Under s 33Z(1)(e), the Court may award damages for group members, sub-group members or individual group members consisting of specified amounts or amounts worked out in such manner as the Court specifies.
Under s 33Z(1)(f), the Court can award damages in an aggregate amount without specifying amounts awarded in respect of individual group members if, but only if, a reasonably accurate assessment can be made of the total amount to which group members will be entitled under the judgment (s 33Z(3) of the Act).
Lee J found each of the lead applicant’s claims to be made out and quantified the damages (excluding excess financing costs, which will be the subject of separate calculations between the parties) as AUD 8,466.65. The Court also awarded AUD 4,725 to the lead applicant reflecting lost income.
Applying two overarching principles as to the award of compensatory damages (to put the claimant in the position it would have been but for the contravening conduct and the Court must still do the best it can in estimating damages where precise evidence is not available), Lee J found that the reduction in value of vehicles was in the range of 15% to 20%, and the Court settled on the mid-point, that is, a reduction in value of 17.5%.
The Court then awarded aggregate damages under section 33Z(1)(e) of the Act to those group members who held a relevant vehicle for the entire Relevant Period but declined to do so in respect of group members who had not held a relevant vehicle for the entire Relevant Period, because the many variables associated with calculating their losses meant loss would need to be assessed on a “per vehicle” basis, rather than “per group member” as required. The result is that their losses would will need to be assessed on an individualised basis. The Court’s award of aggregate damages covered both the reduction in value of vehicles held by group members for the entire Relevant Period, together with the excess GST and stamp duty paid by those group members in connection with the acquisition of their vehicle.

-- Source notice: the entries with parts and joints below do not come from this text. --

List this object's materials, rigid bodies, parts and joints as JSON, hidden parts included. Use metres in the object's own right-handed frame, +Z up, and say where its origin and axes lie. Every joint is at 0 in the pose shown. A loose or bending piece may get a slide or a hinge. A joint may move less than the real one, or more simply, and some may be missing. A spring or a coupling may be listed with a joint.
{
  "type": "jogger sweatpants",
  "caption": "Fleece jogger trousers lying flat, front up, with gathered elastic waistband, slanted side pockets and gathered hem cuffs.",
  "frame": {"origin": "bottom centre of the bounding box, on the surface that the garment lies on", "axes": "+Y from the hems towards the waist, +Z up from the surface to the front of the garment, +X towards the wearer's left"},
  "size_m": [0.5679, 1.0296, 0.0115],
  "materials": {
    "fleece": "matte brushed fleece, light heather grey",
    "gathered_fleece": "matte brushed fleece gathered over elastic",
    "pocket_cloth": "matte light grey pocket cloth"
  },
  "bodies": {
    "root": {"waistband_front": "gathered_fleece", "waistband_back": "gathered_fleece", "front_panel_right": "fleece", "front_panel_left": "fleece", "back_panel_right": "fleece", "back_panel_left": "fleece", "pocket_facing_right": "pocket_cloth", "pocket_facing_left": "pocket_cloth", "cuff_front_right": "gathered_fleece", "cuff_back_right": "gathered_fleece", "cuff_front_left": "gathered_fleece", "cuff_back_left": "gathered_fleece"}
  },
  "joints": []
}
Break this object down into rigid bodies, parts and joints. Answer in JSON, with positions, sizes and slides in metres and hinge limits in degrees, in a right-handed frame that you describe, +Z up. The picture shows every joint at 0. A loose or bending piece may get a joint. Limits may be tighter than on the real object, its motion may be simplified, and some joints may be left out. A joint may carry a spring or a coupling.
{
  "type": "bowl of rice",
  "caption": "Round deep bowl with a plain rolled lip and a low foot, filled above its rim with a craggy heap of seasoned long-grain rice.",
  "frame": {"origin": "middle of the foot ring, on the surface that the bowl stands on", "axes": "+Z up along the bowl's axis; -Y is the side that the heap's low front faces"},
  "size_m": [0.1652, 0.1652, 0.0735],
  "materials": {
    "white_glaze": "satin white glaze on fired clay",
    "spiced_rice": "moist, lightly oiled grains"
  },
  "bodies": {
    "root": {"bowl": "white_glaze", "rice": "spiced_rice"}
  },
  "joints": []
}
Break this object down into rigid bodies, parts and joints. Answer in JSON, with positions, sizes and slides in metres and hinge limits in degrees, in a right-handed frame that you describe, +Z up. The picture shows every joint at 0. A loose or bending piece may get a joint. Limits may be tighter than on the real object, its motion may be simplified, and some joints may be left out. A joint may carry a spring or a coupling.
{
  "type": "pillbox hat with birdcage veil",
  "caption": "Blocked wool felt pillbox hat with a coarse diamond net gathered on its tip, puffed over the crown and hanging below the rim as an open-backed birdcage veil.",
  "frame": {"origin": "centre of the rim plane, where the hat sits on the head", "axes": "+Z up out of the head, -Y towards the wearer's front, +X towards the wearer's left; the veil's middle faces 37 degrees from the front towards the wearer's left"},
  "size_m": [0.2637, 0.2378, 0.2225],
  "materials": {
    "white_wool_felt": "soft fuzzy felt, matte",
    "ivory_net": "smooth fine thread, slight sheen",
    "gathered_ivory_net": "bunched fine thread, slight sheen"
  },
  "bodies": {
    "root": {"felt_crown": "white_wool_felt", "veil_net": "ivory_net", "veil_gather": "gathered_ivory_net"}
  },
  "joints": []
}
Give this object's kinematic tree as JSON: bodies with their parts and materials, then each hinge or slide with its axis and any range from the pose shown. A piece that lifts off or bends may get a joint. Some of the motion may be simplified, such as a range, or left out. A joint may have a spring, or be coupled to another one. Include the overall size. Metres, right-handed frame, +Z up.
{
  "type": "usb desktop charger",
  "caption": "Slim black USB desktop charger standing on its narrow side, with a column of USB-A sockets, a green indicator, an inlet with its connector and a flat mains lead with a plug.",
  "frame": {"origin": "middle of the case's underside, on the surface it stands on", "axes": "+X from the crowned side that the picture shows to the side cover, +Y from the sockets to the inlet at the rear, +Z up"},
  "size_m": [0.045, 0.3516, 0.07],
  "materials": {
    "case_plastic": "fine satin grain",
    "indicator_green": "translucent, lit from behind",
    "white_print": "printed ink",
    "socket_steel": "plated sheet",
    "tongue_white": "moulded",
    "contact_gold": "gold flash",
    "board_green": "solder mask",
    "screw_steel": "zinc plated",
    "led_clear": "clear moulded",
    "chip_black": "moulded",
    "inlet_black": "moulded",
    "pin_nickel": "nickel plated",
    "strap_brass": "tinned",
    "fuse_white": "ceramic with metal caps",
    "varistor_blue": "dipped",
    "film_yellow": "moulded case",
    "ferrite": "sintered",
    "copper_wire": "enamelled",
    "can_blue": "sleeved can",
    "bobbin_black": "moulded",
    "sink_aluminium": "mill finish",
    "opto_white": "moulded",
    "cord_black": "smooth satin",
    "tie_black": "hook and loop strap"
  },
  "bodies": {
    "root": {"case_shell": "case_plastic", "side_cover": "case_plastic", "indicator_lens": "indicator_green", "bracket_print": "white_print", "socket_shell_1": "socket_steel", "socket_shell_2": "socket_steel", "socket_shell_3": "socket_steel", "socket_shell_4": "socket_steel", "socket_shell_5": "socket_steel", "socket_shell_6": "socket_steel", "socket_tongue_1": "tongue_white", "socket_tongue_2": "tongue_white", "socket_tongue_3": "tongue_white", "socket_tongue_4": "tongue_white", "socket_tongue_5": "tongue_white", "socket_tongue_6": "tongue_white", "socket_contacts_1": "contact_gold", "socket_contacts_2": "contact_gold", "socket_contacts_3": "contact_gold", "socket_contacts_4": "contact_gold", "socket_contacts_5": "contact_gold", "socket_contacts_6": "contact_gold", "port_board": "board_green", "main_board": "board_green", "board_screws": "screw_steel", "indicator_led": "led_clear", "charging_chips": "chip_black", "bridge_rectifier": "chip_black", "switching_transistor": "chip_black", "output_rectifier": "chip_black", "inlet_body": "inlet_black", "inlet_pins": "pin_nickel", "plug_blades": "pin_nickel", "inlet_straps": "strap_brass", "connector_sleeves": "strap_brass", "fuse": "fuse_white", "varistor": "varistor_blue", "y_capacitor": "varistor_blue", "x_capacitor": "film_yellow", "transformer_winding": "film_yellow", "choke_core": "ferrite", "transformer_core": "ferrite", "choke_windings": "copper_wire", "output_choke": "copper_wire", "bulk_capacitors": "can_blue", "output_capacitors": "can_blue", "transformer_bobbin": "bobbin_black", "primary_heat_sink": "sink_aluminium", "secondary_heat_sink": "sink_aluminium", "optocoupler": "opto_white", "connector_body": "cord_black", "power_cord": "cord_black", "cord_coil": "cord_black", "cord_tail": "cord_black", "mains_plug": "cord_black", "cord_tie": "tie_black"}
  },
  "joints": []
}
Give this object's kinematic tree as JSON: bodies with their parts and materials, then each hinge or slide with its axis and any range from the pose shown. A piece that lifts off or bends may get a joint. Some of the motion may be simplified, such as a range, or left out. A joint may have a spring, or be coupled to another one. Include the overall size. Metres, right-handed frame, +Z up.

The Court declined to award aggregate damages under s 33Z(1)(f) of the Act, even for those group members who held a relevant vehicle for the entire Relevant Period. This was essentially because:
- The method of calculation advanced by the lead applicant’s loss expert, which was designed to provide an indication as to how far, on average, actual purchase prices were below the average retail price for each model and build year, only proposed a “proxy” for the two statutory concepts in section 272 of the ACL identified above (that is, price paid and average retail price at the time of supply) rather than evidence as to those two amounts
- As a result, the Court was not satisfied, as s 33Z(3) of the Act required, that a reasonably accurate estimate could be made, on this basis, of the total amount to which group members may be entitled.
The total quantum of damages to which eligible group members are entitled has not yet been specified. We anticipate the Court will award damages in the aggregate pursuant to the methodology proposed by the lead applicant for those group members who held their vehicle for the entire Relevant Period. The total quantum of damages will depend on the number of group members who are entitled to participate. For group members who had held their vehicle for only part of the Relevant Period, an individual assessment of loss and damage will need to be made, which will invariably further elongate the class action proceeding, as well as give rise to further considerable costs in the proceeding and, in turn, impact the amount which eligible group members may recover.
The manner in which the Court will treat the lead applicant’s legal costs and any sum to which the funder is entitled is also presently unclear. Depending on how the Court treats those aspects, the outcome of this decision is likely to have a significant impact on the appetite of funders and plaintiff law firms to pursue class action proceedings of this kind in the future.
 Australian Competition & Consumer Commission v Golden Sphere International Inc & Ors (1998) 83 FCR 424.